'Beached' review or 'Any one for another cream bun?'

Beached, Melissa Bubnic
Soho Theatre, 6th November 2014
Written for Time Out 




Arty weighs 67 stone. He is the fattest teenager in the world and has already had two heart attacks. There’s only one thing for it – reality TV. The promise of a free gastric bypass lures Arty and his mum JoJo into signing up for ‘Shocking Fat Stories!’ and Arty’s own Shocking Fat Story begins. 

Australian writer Melissa Bubnic has written mainly for television – ‘Shameless’ and ‘Hollyoaks’ – and this is her first significant production in London. She has a gift for garish characters and some of her jokes are top-drawer: ‘Give a man a fish and he spends it on fags!’

But I’ve got qualms about director Justin Audibert’s uneven production. Lily Arnold’s cartoonish set, which sees young Arty cocooned in a mountain of junk food, sets the tone for a garish but light-hearted satire. Yet there is a lot about this play, particularly the abuse Arty suffers at JoJo’s hands, which feels deadly serious. 

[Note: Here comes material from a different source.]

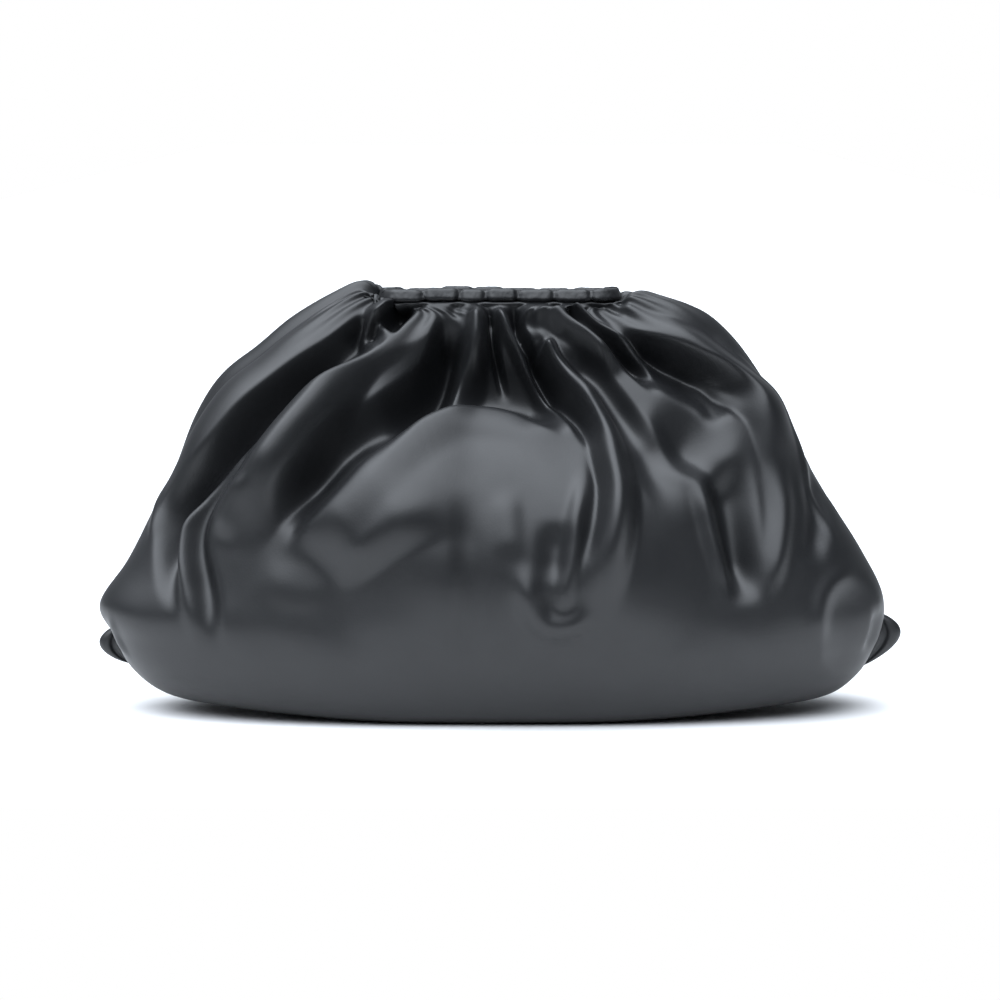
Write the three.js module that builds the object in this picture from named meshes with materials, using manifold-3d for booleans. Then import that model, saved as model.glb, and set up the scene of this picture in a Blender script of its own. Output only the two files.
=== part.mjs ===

James Dryden brings real compassion to the soppy, one-dimensional Arty, while Robin Weaver is a gifted comedian thwarted by the downright bizarre character she plays: JoJo is sinister enough to spike her son’s Slimfast with glucose, yet someone we’re encouraged to like in the end. Every time the play has a bash at satire, it is swamped by a wave of sentiment. In the end, the sugar content is just too high.